Bukit Brown is the kind of place that could be easily missed in skyscraper-filled Singapore.
Bordered by a major highway and several major roads, this 90-year-old cemetery sits in a peaceful, green pocket almost in the centre of the bustling city state.
Believed to be the largest Chinese cemetery outside China, it hosts about 100,000 graves - many belonging to Singapore's pioneering immigrants and war heroes.
But now the place of repose is in the spotlight. The government wants to build an eight-lane road through a part of it.
Down the line the area will be developed to provide housing for some 50,000 people and a future train station.
The fate of the site has lit a fire of activism among some Singaporeans. Not one, but seven civic groups have appealed to the government to rethink its plans.
''Development need not come at the expense of heritage, and vice versa,'' said Terence Chong, a committee member of the Singapore Heritage Society, one of the seven groups.
Public interest in Bukit Brown was kindled in the middle of last year after it was reported that the area was designated for residential development. Letters pleading the case for the cemetery began pouring in to the newspapers.
Bukit Brown, which means ''Brown's hill'' in Malay, was named after a British merchant, George Henry Brown, who lived in the area in the 19th century.
The heritage society published a book on Singapore's disappearing cemeteries - Bukit Brown is not the first to fall victim to urban sprawl.
The Nature Society of Singapore, extolling the ecological value and biodiversity of the area, proposed that it be designated as a park that could potentially be listed as a Unesco heritage site.
Last month, officials announced details for the planned road that included some concessions.
A part of the road will be built as a bridge across a valley, hence minimising the impact on the flora and fauna and helping to preserve natural drainage.
The exhumation of graves will now take place next year, instead of later this year as planned, to give family members more time to register the graves.
For the first time, the government is funding the documentation of the tombs. A committee has been tasked with ensuring detailed records of personal histories, heritage and rituals are kept.
But for the activists behind the call to save Bukit Brown, that does not come close to the outcome they had wanted.
Bukit Brown is not just any old cemetery, they said.
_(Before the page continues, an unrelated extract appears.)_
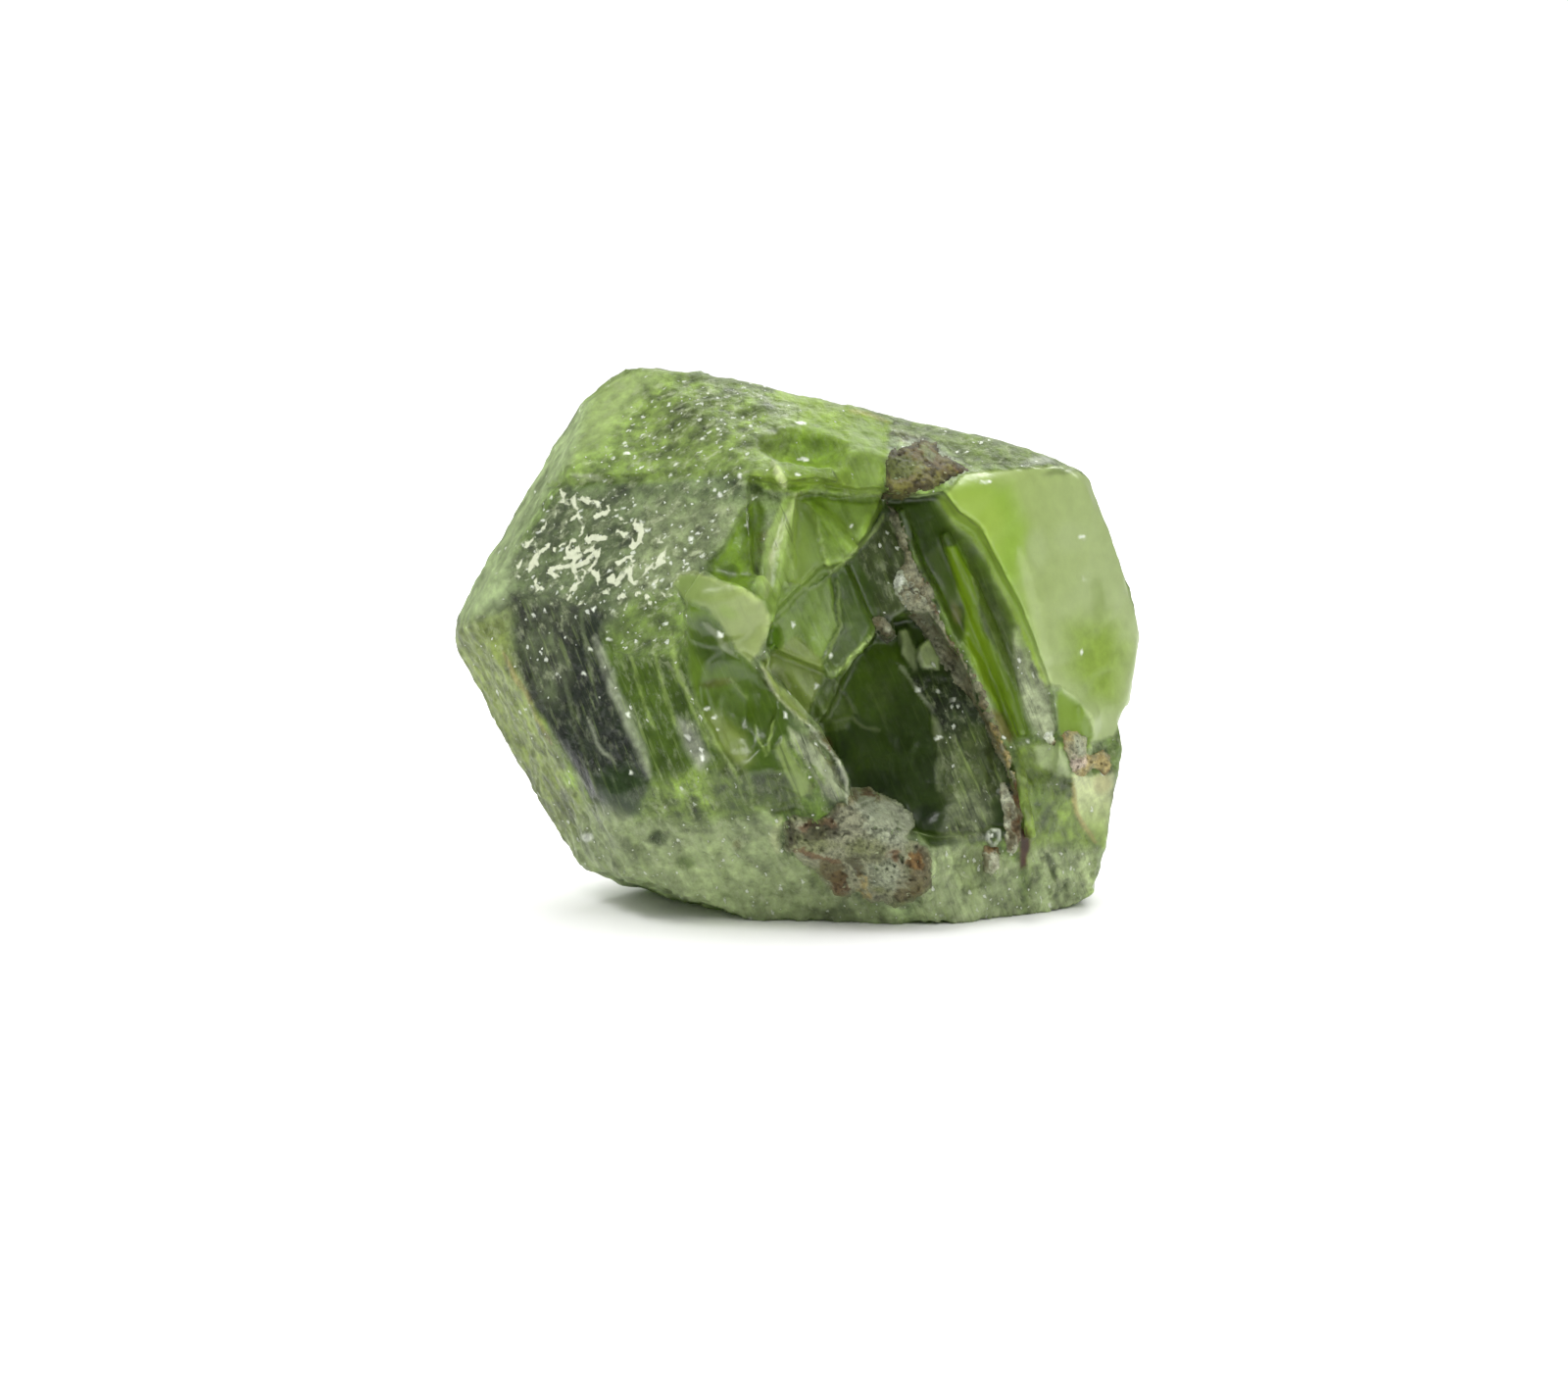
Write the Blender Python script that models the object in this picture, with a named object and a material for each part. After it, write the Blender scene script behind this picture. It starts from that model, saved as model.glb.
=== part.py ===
"""A rough peridot: one crystal fragment, with a frosted natural skin on its left and a deep, shelved break on its right.

The stone is laid out in millimetres as it is seen from the front: x to the right, z up, and y away from the eye.
It is then leaned back a little, its foot is ground flat where it rests, and it is scaled to metres.
"""

import math
import random

import bmesh
import bpy
from mathutils import Matrix, Vector, noise
from mathutils.bvhtree import BVHTree
from mathutils.geometry import delaunay_2d_cdt

# Driving dimensions, in millimetres and degrees
LEAN_BACK = 8.0
FOOT_FRONT = (0.0, -2.9, 0.2)
EDGE_WEAR = 0.25
SHORT_EDGE = 0.6
BLOCK_SIDE = 60.0
FRONT_LIMIT = -12.0
LIP_SPREAD = 0.12
LIP_RISE = 0.9
CRUST_ROOT = 0.8
ROUND_UNEVEN = 0.22
ROUND_LUMPS = 1.6
RIB_END = 0.45
MILLIMETRE = 0.001

PERIDOT_GREEN = (0.23, 0.38, 0.06, 1.0)

# Each face of the crystal: a point on it, and the way it looks
CRYSTAL_FACES = {
    "left_tip": ((-11.05, 0.0, 9.1), (-1.0, 0.0, 0.06)),
    "upper_left_band": ((-10.6, 0.0, 10.65), (-0.847, -0.21, 0.487)),
    "upper_left_back": ((-10.6, 0.0, 10.65), (-0.76, 0.50, 0.43)),
    "lower_left_band": ((-11.05, 0.0, 8.55), (-0.80, -0.36, -0.45)),
    "lower_left_back": ((-11.05, 0.0, 8.55), (-0.75, 0.50, -0.42)),
    "top_left_corner": ((-6.1, 0.0, 17.45), (-0.60, -0.15, 0.80)),
    "top_left": ((-3.5, -0.3, 17.52), (0.11, 0.12, 1.0)),
    "top_right": ((1.66, -0.9, 16.5), (0.245, 0.12, 1.0)),
    "top_skin": ((5.9, -1.7, 15.5), (0.36, -1.0, 1.7)),
    "upper_right_corner": ((8.7, 0.0, 14.85), (0.54, -0.25, 0.84)),
    "right_shoulder": ((9.4, 0.0, 14.1), (0.90, -0.20, 0.42)),
    "right_upper": ((10.35, 0.0, 11.5), (0.954, 0.0, 0.30)),
    "right_lower": ((10.42, 0.0, 5.9), (0.99, 0.0, -0.18)),
    "foot_corner": ((9.3, 0.0, 0.9), (0.74, 0.0, -0.68)),
    "left_foot_corner": ((-7.95, 0.0, 2.6), (-0.73, -0.10, -0.60)),
    "left_foot": ((-4.4, 0.0, 0.85), (-0.32, -0.10, -1.0)),
    "upper_front": ((-6.47, -4.2, 14.18), (-0.32, -1.0, 0.96)),
    "dark_face": ((-9.35, -3.1, 10.5), (-0.55, -1.0, 0.10)),
    "striated_face": ((-6.0, -5.1, 9.1), (-0.36, -1.0, 0.15)),
    "centre_front": ((-2.36, -6.7, 9.43), (0.05, -1.0, 0.12)),
    "upper_middle": ((0.17, -2.0, 16.8), (0.15, -1.0, 1.3)),
    "right_front": ((11.25, -0.3, 9.0), (0.82, -1.0, 0.10)),
    "right_low": ((8.6, -2.7, 5.2), (0.70, -1.0, -0.25)),
    "lower_front": ((-2.04, -2.9, 0.05), (-0.15, -1.0, -0.90)),
    "back": ((-1.0, 7.0, 9.0), (-0.05, 1.0, 0.06)),
    "back_left": ((-8.0, 4.5, 9.0), (-0.80, 1.0, 0.10)),
    "back_right": ((11.25, 0.9, 9.0), (0.75, 1.0, 0.05)),
    "back_top": ((0.0, 5.5, 14.6), (0.05, 1.0, 0.90)),
    "back_bottom": ((0.0, 5.8, 2.4), (-0.10, 1.0, -0.60)),
    "back_top_left": ((-6.0, 4.5, 14.0), (-0.50, 0.90, 0.60)),
    "back_low_left": ((-7.0, 4.6, 4.0), (-0.60, 0.90, -0.55)),
}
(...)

It retains a distinctive slice of the multi-ethnic country's fast disappearing heritage.
''It's one place where you can actually touch the 100-year-old tombs and see faded photos of men and women who contributed to Singapore's story in one way or another,'' said Erika Lim of the SOS Bukit Brown group.
''That's very different from viewing artefacts in a museum or reading about historical events in a textbook.''
''Bukit Brown is the last historic remaining cemetery in Singapore,'' said Raymond Goh of Asia Paranormal Investigators - better known as the ''ghostbusters'' of Singapore.
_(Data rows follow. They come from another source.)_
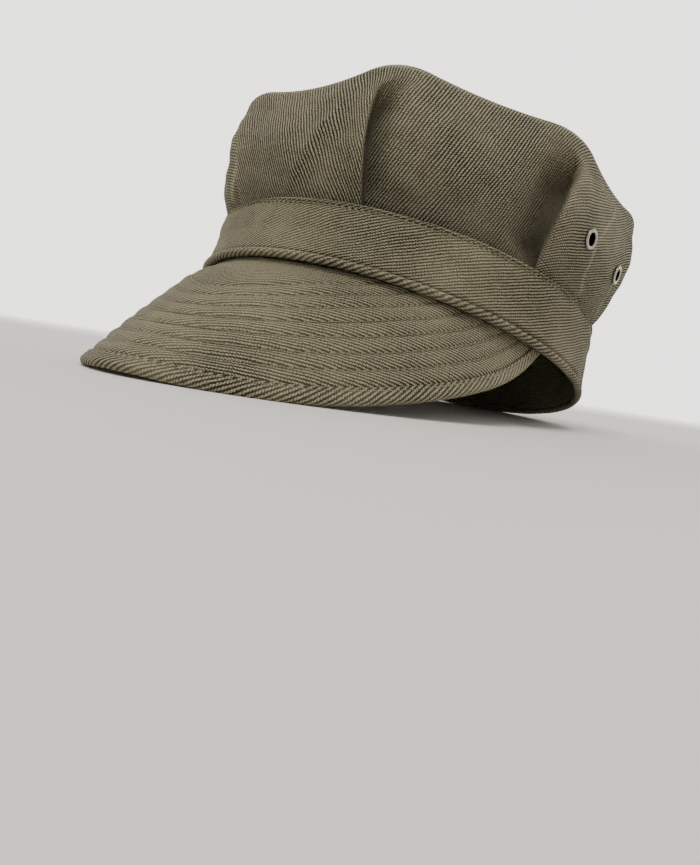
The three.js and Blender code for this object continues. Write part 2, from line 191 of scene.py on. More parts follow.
def cotton_twill(name, rib, groove, pitch, relief=0.3, slack=1.2):
    """Heavy cotton twill: raised diagonal ribs and dark furrows, each rib a row of slanted floats."""
    material = blank_material(name)
    cloth = add(material, "UVMap", uv_map="cloth")[0]
    place = add(material, "TexCoord")["Object"]
    # The ribs wander a little, as hand-fed cloth does.
    wander = add(material, "TexNoise", {"Vector": cloth, "Scale": 0.07, "Detail": 2.0})[0]
    split = add(material, "SeparateXYZ", {0: cloth})
    shifted = add(material, "Math", {0: wander, 1: slack, 2: split[1]}, operation="MULTIPLY_ADD")[0]
    turn = add(material, "Math", {0: shifted, 1: 2 * np.pi / pitch}, operation="MULTIPLY")[0]
    wave = add(material, "Math", {0: turn}, operation="COSINE")[0]
    rise = add(material, "Math", {0: wave, 1: 0.5, 2: 0.5}, operation="MULTIPLY_ADD")[0]
    round_rib = add(material, "Math", {0: rise, 1: 0.7}, operation="POWER")[0]
    # The floats slant against the rib, and are drawn about twice as coarse as the real thread to show.
    float_length = 1.1
    float_turn = add(material, "Math", {0: split[0], 1: 2 * np.pi / float_length, 2: turn},
                     operation="MULTIPLY_ADD")[0]
    float_wave = add(material, "Math", {0: float_turn}, operation="SINE")[0]
    threads = add(material, "Math", {0: float_wave, 1: 0.22, 2: 0.78}, operation="MULTIPLY_ADD")[0]
    height = add(material, "Math", {0: round_rib, 1: threads}, operation="MULTIPLY")[0]
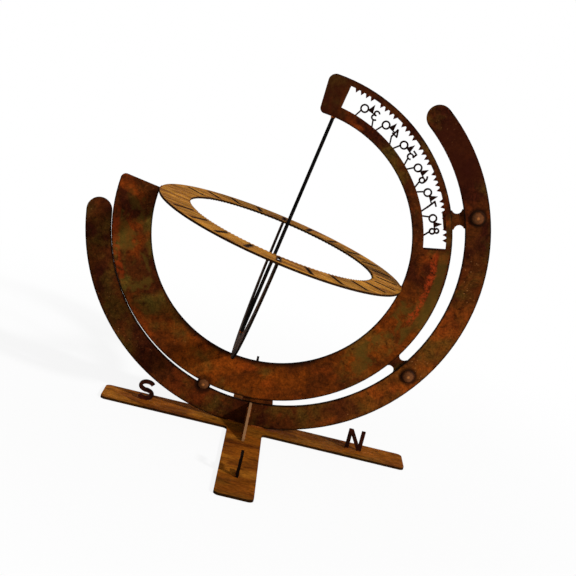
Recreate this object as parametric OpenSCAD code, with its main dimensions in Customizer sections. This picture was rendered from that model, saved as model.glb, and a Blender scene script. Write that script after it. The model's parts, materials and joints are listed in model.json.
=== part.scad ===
// Garden armillary sundial cut from weathering steel sheet.
// North is +X, west is +Y, and the ground is z = 0 under the crescent's centre.
// Everything on the latitude plate turns about an east-west line through the ring's centre.

/* [Latitude plate] */
// Latitude that the dial is set to at rest, in degrees
latitude = 81; // [74:0.5:84]
// Radius of the plate's round opening
hole_r = 150; // [146:1:156]
// Width of the plate between its round opening and its outer edge
plate_w = 46; // [38:0.5:56]
// Thickness of the plate's sheet
plate_t = 2.4; // [2:0.1:2.8]
// Angle by which the plate runs past the north pole
pole_overrun = 6.5; // [5:0.5:9]
// Corner radius at the outer corner of the north end
north_corner_r = 9; // [6:0.5:11]
// Corner radius at the other rounded corners
small_corner_r = 6; // [4:0.5:8]

/* [Latitude scale] */
// Width of the band that is left inside the scale window
inner_band = 13; // [10:0.5:15]
// Width of the band that is left outside the window, where the teeth stand
outer_band = 7; // [6:0.5:9]
// Latitude at the window's upper end
window_from = 19.6; // [19:0.1:20.6]
// Latitude at the window's lower end
window_to = 89; // [87.5:0.5:90]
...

Mr Goh, who conducts heritage tours in Bukit Brown, said that the earliest grave found in the burial grounds dated back to 1833. ''Once destroyed, it is gone forever,'' he said.
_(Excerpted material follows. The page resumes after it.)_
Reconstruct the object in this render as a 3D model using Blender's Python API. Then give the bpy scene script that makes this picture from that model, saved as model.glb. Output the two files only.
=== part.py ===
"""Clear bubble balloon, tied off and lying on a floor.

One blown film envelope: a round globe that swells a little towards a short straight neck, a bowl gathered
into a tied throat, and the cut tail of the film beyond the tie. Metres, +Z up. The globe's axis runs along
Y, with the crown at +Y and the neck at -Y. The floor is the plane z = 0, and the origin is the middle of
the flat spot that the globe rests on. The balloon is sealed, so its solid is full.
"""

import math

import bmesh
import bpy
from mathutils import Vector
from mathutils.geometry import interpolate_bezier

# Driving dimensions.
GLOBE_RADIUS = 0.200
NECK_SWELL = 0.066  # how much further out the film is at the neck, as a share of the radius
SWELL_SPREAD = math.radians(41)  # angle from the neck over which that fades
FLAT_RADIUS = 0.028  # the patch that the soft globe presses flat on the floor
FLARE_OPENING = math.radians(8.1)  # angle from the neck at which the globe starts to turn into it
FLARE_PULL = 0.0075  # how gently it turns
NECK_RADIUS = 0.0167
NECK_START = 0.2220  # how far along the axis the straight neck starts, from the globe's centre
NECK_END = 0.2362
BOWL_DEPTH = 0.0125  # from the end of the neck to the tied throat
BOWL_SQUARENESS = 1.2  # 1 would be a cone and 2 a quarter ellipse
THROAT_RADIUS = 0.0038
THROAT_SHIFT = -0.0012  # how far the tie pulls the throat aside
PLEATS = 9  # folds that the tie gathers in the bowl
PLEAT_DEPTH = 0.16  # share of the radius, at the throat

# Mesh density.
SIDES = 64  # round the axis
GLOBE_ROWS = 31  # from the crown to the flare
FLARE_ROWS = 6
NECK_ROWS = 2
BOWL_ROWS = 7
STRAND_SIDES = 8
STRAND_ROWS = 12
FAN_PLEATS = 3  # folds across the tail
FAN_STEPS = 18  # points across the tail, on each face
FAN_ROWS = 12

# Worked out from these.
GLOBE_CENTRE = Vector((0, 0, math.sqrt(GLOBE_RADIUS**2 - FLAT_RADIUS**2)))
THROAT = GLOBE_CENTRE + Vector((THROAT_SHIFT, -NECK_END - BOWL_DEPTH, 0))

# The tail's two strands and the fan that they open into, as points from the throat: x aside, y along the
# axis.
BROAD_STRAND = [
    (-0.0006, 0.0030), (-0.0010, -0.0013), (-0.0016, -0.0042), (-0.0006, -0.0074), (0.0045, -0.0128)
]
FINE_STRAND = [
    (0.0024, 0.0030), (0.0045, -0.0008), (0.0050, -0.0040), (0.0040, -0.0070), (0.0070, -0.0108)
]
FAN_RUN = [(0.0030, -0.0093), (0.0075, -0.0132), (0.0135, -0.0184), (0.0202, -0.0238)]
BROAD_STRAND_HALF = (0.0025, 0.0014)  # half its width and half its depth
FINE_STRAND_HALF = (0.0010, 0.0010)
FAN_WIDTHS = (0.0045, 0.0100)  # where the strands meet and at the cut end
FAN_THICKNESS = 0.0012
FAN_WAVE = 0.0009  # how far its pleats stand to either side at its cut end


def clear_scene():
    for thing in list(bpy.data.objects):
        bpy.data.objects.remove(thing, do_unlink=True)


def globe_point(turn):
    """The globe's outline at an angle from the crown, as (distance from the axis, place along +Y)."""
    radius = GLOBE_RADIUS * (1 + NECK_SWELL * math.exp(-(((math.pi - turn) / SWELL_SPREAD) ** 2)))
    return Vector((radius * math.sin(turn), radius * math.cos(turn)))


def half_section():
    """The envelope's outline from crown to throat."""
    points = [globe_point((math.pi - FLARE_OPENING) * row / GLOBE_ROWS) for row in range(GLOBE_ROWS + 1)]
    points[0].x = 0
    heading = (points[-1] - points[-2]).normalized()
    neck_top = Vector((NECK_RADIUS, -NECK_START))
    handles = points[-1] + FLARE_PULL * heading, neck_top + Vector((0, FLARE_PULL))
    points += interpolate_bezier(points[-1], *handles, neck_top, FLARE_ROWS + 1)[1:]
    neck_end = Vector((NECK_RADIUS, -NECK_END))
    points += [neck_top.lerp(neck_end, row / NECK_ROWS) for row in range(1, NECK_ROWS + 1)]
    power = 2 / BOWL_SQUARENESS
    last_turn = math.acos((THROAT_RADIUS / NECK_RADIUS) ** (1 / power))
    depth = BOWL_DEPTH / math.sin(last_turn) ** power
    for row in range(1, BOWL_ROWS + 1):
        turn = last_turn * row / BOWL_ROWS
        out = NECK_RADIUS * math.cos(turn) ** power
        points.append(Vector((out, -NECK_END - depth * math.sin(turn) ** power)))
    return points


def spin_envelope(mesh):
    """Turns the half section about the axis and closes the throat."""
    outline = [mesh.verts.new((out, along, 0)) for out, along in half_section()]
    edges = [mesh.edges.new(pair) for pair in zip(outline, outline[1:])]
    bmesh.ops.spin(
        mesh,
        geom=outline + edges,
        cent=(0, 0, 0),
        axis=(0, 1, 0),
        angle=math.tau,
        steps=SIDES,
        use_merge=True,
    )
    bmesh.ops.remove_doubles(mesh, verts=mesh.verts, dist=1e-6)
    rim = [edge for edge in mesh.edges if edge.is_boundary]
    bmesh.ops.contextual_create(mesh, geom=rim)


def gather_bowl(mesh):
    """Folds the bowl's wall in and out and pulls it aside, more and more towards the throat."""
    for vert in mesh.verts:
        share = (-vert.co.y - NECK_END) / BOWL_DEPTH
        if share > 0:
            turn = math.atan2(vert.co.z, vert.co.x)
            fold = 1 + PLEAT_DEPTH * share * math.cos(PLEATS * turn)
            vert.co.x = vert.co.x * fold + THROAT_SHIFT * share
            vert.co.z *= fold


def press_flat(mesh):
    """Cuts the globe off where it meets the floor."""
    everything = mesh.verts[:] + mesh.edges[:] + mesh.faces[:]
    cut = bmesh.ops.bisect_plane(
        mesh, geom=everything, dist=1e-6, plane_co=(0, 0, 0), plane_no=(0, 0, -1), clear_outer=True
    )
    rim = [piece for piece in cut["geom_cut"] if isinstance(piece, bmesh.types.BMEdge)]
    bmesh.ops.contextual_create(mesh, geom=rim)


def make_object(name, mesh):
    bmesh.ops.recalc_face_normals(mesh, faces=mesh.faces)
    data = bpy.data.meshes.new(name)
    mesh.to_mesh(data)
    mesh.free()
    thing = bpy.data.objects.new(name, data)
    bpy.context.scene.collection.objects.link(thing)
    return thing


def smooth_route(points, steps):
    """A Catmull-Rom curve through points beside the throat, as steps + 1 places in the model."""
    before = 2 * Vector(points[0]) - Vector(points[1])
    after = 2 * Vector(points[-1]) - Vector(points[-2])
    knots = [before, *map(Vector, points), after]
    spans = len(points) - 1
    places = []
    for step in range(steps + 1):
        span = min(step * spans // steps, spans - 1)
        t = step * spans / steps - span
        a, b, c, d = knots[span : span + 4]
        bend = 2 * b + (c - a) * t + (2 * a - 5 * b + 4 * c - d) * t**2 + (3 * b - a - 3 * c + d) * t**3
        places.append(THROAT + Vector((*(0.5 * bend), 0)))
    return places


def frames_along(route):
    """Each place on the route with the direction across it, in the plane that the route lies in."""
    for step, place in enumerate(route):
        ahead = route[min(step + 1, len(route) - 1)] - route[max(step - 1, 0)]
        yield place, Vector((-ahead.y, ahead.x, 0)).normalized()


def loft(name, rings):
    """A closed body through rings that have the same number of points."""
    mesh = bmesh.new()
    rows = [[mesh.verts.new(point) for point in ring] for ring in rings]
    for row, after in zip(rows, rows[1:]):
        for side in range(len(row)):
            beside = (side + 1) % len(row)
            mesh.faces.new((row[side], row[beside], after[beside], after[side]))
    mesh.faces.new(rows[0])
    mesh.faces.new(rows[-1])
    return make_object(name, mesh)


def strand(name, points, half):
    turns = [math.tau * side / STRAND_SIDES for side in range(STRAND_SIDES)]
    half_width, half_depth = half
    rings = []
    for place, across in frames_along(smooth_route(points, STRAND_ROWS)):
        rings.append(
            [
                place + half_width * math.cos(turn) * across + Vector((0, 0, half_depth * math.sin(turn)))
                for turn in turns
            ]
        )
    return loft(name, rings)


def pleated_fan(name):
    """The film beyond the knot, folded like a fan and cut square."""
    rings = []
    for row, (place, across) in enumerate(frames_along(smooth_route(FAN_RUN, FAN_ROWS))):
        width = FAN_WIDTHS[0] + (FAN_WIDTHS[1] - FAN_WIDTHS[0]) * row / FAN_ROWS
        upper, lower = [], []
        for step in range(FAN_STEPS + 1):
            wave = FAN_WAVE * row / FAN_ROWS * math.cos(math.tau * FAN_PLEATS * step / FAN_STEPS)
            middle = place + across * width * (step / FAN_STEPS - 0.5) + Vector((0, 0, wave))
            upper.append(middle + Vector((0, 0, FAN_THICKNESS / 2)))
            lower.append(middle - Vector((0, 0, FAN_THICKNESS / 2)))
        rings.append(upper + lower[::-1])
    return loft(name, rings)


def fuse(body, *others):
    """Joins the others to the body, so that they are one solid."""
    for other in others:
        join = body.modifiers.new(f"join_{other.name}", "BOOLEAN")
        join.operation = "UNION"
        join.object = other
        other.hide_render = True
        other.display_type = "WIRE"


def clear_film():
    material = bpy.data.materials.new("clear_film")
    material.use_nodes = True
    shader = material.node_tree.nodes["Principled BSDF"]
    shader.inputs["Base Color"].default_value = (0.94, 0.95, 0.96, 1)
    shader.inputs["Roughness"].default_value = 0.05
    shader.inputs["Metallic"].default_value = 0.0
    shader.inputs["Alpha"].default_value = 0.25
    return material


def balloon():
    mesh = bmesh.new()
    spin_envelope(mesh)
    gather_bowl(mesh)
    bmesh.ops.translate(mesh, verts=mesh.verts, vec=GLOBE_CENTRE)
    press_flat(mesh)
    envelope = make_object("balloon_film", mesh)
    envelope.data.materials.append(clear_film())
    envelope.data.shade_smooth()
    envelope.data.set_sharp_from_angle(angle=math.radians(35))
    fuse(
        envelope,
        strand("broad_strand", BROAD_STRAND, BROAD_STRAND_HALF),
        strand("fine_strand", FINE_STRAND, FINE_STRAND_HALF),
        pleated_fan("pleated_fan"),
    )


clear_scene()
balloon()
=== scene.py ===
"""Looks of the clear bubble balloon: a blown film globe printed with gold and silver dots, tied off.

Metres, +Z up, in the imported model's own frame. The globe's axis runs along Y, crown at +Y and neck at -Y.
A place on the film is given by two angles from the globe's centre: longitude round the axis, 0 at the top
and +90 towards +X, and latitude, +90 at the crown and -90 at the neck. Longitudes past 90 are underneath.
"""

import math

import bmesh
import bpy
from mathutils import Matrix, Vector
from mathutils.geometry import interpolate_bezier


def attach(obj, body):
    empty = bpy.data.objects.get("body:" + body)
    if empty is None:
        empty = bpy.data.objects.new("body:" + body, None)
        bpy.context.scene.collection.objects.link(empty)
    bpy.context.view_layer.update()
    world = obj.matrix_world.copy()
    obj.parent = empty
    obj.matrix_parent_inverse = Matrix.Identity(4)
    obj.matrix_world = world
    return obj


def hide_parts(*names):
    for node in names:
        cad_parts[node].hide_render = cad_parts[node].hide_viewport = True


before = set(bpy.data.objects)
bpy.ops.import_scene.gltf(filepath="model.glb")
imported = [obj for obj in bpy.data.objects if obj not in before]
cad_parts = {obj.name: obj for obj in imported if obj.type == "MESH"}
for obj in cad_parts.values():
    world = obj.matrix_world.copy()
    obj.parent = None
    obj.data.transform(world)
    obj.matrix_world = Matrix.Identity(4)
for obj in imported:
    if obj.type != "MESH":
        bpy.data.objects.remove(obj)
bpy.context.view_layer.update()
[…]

But the decision on the road has been made.
''Planning for the long-term in land-scarce Singapore does require us to make difficult trade-off decisions,'' the Ministry of National Development said in an email to the BBC.
This is not be the first time that the government, not known for tolerating dissent, has faced public outcry over development plans.
But it has also shown itself amenable to civic concerns. A plan 10 years ago to reclaim a wetlands area on an island was pushed back after nature lovers led a campaign against it. The parks authority has since built new amenities for visitors to the area.
The activists for Bukit Brown have expressed disappointment at the ''lacking'' engagement with officials.
But, the ministry said, it was ''not consulting'' on whether to build the road ''from the onset''.
''While we disagree on the road and development of Bukit Brown, we do share the belief that we need to retain and also celebrate the heritage of Bukit Brown,'' it said.
It welcomed suggestions and would continue to study ways to do so, it added
The Bukit Brown issue also points toward an evolving social compact between the government and an increasingly vocal electorate.
Singaporeans are now ''much more educated and vocal'' and ''organise together more easily'', Prime Minister Lee Hsien Loong told reporters this week after the Asean summit in Cambodia.
The government, he said, had changed the way it engaged with Singaporeans, and that had been ''necessary'' and ''helpful''.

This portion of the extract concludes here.